So what strategy is Hillary Clinton following these days? Is she trying to create a win-win situation, a scenario in which she simply cannot lose, regardless of what actually happens?
There’s two possible options: She wins the nomination of the Democratic Party. Actually, she still has a chance. In Pennsylvania, where the next large primary will take place, she is relatively far ahead of Barack Obama in the polls. And many super delegates remain undecided and could therefore possibly decide in her favor. Clinton’s campaign manager Harold Ickes is never tired of ratcheting up the pressure by reminding the super delegates of how Obama’s relationship with his former – and radical – pastor and the pastor’s “unpatriotic” and “hate-mongering” statements about whites have hurt him. The result: Obama loses the fight against John McCain.

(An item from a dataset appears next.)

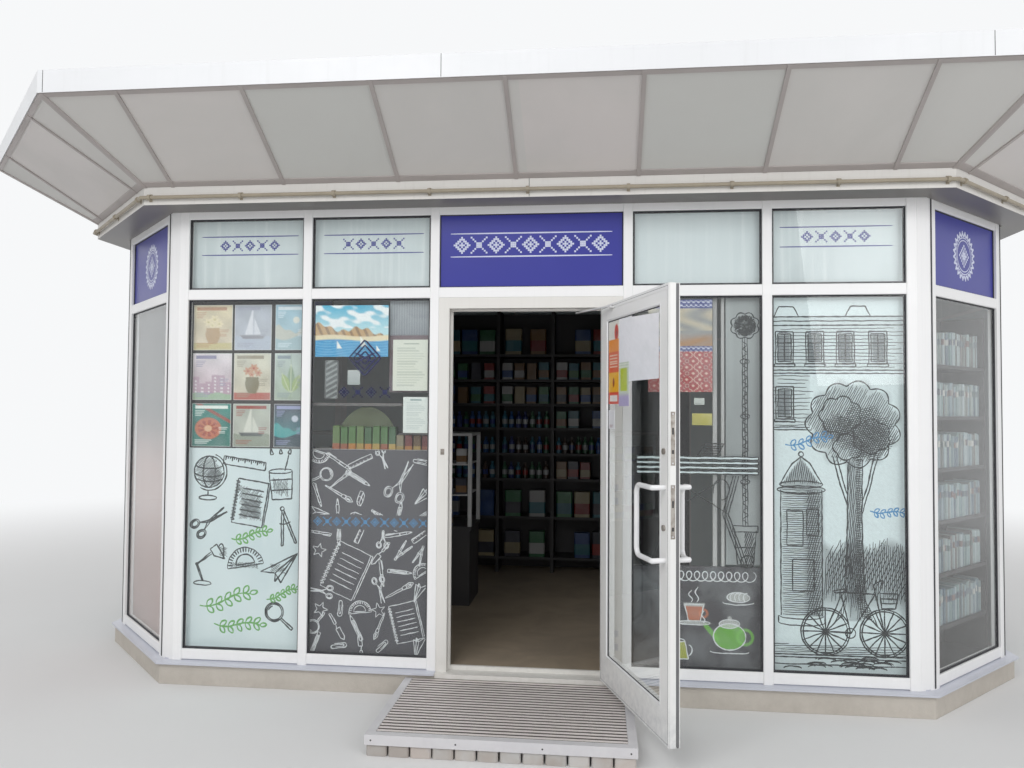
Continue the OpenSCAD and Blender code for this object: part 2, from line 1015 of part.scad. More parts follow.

The second option: Through this long drawn-out internal party battle, Clinton has trodden the Democrats to such a degree that McCain wins the race in November. Because he will be the oldest president in history when he enters office at the age of 72, he would be in a relatively untenable position to run again in 2012. Hillary Clinton would just be 65 – and the race would again be open for her.
But what was she thinking recently, repeatedly “misspeaking” with her tale of surviving a sharpshooter’s attack in Bosnia in 1996? It couldn’t just be her reported sleep deficit, which is what she later claimed. The archive footage broadcast continually on TV showed without question how welcoming a reception it really was, with children gathered around to greet her followed by a convivial chorus of song. Despite this, she obstinately kept to her version of the story. As a United Nations official commented on this scandal in one letter to the editor, the whole point was that the war had ended three months before Clinton’s visit – with daughter Chelsea – and the scheduled trip was to celebrate after the hard-fought negotiations for peace. You would therefore think that this discrepancy between speech and reality would put into question her frequently invoked “experience” und “readiness” for office.
In a speech in Philadelphia, Hillary Clinton insisted that she is like boxer Rocky Balboa (a role played by Sylvester Stallone in the film “Rocky”), stating “I never give up.”
A Democratic Party official compared the situation to another athlete: Clinton, he said, is acting like frustrated professional ice skater Tonya Harding, who hired a man to smash the kneecap of her rival in 1994. In other words: If I can’t win, then no one can.